» YOUR OBJECTIVE: Reproduce exactly the opening lines of the listing, stopping after the line that contains "staple_drop = 27" and including it.

## START AVAILABLE DATA

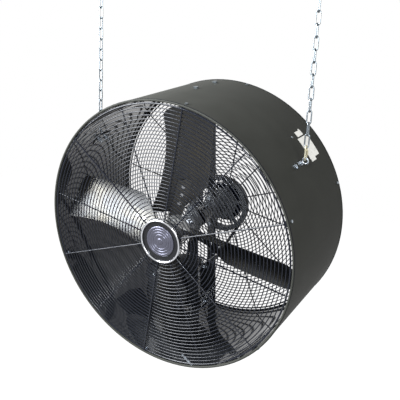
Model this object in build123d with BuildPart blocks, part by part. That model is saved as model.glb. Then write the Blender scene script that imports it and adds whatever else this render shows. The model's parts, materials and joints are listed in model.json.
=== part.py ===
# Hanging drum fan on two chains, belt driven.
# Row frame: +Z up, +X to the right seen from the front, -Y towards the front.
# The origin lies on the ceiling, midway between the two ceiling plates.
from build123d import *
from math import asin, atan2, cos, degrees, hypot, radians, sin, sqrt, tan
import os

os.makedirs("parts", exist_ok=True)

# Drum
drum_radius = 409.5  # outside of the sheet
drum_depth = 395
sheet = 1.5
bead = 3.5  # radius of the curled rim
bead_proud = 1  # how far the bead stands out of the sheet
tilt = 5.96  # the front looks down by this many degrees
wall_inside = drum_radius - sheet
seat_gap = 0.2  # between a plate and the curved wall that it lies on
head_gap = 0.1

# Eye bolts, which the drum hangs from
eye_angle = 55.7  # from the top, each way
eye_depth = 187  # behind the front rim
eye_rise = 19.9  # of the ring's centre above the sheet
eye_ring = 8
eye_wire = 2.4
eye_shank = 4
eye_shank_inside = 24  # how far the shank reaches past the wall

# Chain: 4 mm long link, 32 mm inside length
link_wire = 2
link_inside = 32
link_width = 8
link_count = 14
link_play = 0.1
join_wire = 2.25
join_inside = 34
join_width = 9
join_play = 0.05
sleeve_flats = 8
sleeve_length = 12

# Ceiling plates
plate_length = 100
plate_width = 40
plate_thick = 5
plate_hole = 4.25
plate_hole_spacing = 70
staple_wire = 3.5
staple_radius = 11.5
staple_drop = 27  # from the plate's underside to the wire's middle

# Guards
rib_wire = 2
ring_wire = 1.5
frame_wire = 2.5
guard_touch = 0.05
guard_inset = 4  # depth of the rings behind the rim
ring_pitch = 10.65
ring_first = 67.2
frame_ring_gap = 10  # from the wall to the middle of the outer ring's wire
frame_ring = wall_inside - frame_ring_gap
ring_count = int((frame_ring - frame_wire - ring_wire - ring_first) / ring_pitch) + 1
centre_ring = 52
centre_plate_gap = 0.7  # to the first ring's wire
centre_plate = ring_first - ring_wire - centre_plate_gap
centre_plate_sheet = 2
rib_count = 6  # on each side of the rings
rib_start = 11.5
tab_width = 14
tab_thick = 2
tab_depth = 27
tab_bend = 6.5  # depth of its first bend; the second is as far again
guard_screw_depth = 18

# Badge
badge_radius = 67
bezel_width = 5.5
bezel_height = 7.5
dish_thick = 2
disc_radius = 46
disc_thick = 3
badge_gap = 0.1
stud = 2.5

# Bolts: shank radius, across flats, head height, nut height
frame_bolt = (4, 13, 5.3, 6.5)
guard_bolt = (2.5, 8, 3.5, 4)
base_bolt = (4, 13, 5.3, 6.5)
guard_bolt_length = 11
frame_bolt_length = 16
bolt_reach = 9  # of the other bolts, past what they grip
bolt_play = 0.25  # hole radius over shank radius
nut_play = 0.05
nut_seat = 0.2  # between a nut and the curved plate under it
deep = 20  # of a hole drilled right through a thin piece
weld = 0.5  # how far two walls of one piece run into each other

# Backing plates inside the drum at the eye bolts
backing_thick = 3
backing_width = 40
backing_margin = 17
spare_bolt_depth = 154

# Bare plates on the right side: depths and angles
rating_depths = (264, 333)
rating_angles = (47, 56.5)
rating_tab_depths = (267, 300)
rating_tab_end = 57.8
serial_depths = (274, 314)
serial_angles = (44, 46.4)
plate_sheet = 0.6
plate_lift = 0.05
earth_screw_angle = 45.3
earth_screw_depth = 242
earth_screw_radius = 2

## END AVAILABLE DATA

» OUTPUT FOR THIS TASK:
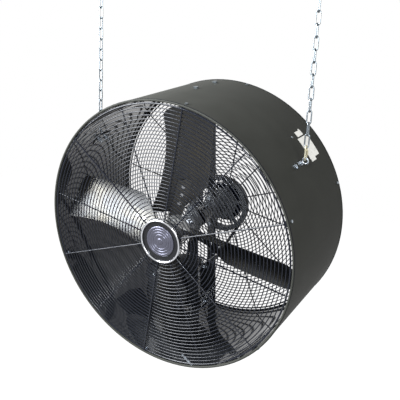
Model this object in build123d with BuildPart blocks, part by part. That model is saved as model.glb. Then write the Blender scene script that imports it and adds whatever else this render shows. The model's parts, materials and joints are listed in model.json.
=== part.py ===
# Hanging drum fan on two chains, belt driven.
# Row frame: +Z up, +X to the right seen from the front, -Y towards the front.
# The origin lies on the ceiling, midway between the two ceiling plates.
from build123d import *
from math import asin, atan2, cos, degrees, hypot, radians, sin, sqrt, tan
import os

os.makedirs("parts", exist_ok=True)

# Drum
drum_radius = 409.5  # outside of the sheet
drum_depth = 395
sheet = 1.5
bead = 3.5  # radius of the curled rim
bead_proud = 1  # how far the bead stands out of the sheet
tilt = 5.96  # the front looks down by this many degrees
wall_inside = drum_radius - sheet
seat_gap = 0.2  # between a plate and the curved wall that it lies on
head_gap = 0.1

# Eye bolts, which the drum hangs from
eye_angle = 55.7  # from the top, each way
eye_depth = 187  # behind the front rim
eye_rise = 19.9  # of the ring's centre above the sheet
eye_ring = 8
eye_wire = 2.4
eye_shank = 4
eye_shank_inside = 24  # how far the shank reaches past the wall

# Chain: 4 mm long link, 32 mm inside length
link_wire = 2
link_inside = 32
link_width = 8
link_count = 14
link_play = 0.1
join_wire = 2.25
join_inside = 34
join_width = 9
join_play = 0.05
sleeve_flats = 8
sleeve_length = 12

# Ceiling plates
plate_length = 100
plate_width = 40
plate_thick = 5
plate_hole = 4.25
plate_hole_spacing = 70
staple_wire = 3.5
staple_radius = 11.5
staple_drop = 27  # from the plate's underside to the wire's middle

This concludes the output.